While Jerry Thomas was only a teenager, he learned how to bartend in New Haven, Connecticut before heading to California for the Gold Rush. While there, the nineteen year-old seasoned alcoholic worked as a Gold prospector, minstrel show manager, and bartender, before taking his success back to New York and opening a series of wildly popular saloons.
Also, every single image ever created of him required flaming alcohol.
Jerry Thomas opened Saloons throughout America, and toured Europe with his silver bar tools to show those damn foreigners how Americans drink. But while Thomas was a wildly successful bartender- making more money than the Vice-President’s salary during one stretch- he became world famous for two awesomely American traits. His first claim to fame was his ability to turn bartending in an experience, juggling, setting things on fire, and all-in-all acting like an 18th century bartending Tom Cruise.

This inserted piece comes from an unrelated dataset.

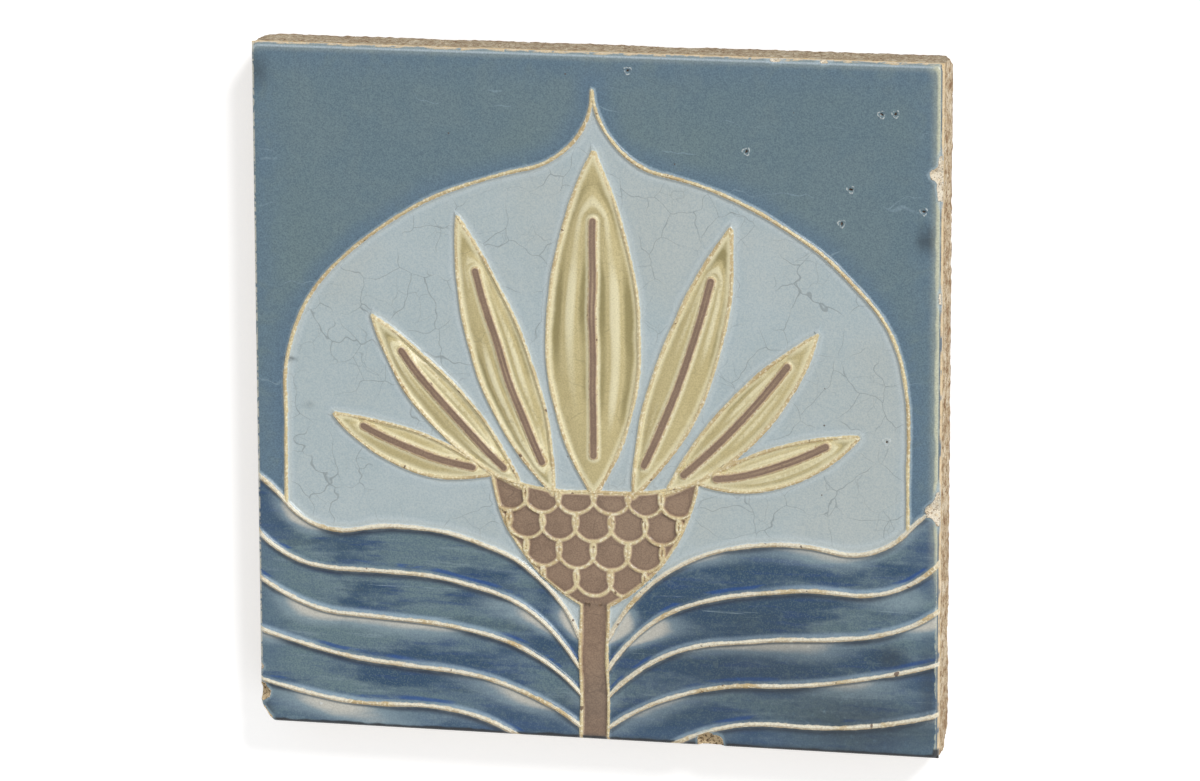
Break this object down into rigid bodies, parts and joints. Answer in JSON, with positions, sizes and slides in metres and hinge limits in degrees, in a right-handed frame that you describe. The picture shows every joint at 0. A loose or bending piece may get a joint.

His second claim to fame proved to be his legacy, as he published The Bar-Tender’s Guide in 1862, which not only was the first book of its kind to be published in America, but it featured the first published recipes for drinks ranging from Tom Collins to the Martinez Cocktail, which was a precursor to the martini.
Thomas’ signature drink was the Blue Blazer, which is actually way more badass than you’d expect from its, which is impressive because its name makes it sound like it’s something a pimp would wear on the job. No, the Blue Blazer, which is shown in every damn picture of Jerry Thomas, was such a badass drink that, when Thomas poured it for Ulysses S. Grant, the no doubt pantsless Grant responded by giving Thomas a cigar to show how impressed he was. The drink mixes equal parts warm bourbon (or whiskey or brandy) with boiling water, with a hint of sugar added. This is put in a silver cup and set on fire. The drink is then poured from one silver cup to another, forming long arcs of blue fire that give the drink its name.
Though we can’t figure out why they went with “Blue Blazer” as the name instead of “HOLY SHIT LOOK HOW COOL THIS IS YOU GUYS!”
The list of Thomas’ drink recipes was incredibly extensive, with literally hundreds of drinks with ingredients ranging from dried swim bladders to eggs. And we mean eggs, as in “nine eggs whisked and added to flaming wine,” as in enough eggs to make one reader ask, “Is he making a drink or an omelet?”
Jerry Thomas enjoyed watching bare-knuckle boxing, and a well connected right hook from the Bartender was known to leave its recipient legally drunk for the next three days. Thomas also collected art and purchased jewelry and wore gaudy jewelry while bartending. What made this particularly American was that, at 205 pounds, he was one of the lighter members of the “Fat Man Association” which absolutely was a real thing. While the “fat man wearing jewelry” thing didn’t catch on as much among male bartenders, the mixing style did. When Thomas was born, the concept of a “Cocktail” was a simple “Punch”- that is, brandy or bourbon mixed with some sugar and maybe water. Thomas took that shit and set it on fire. Literally.
The look on his face literally says, “I will burn your sobriety to the fucking ground.”
“I’d like a single plum floating in perfume served in a man’s hat.”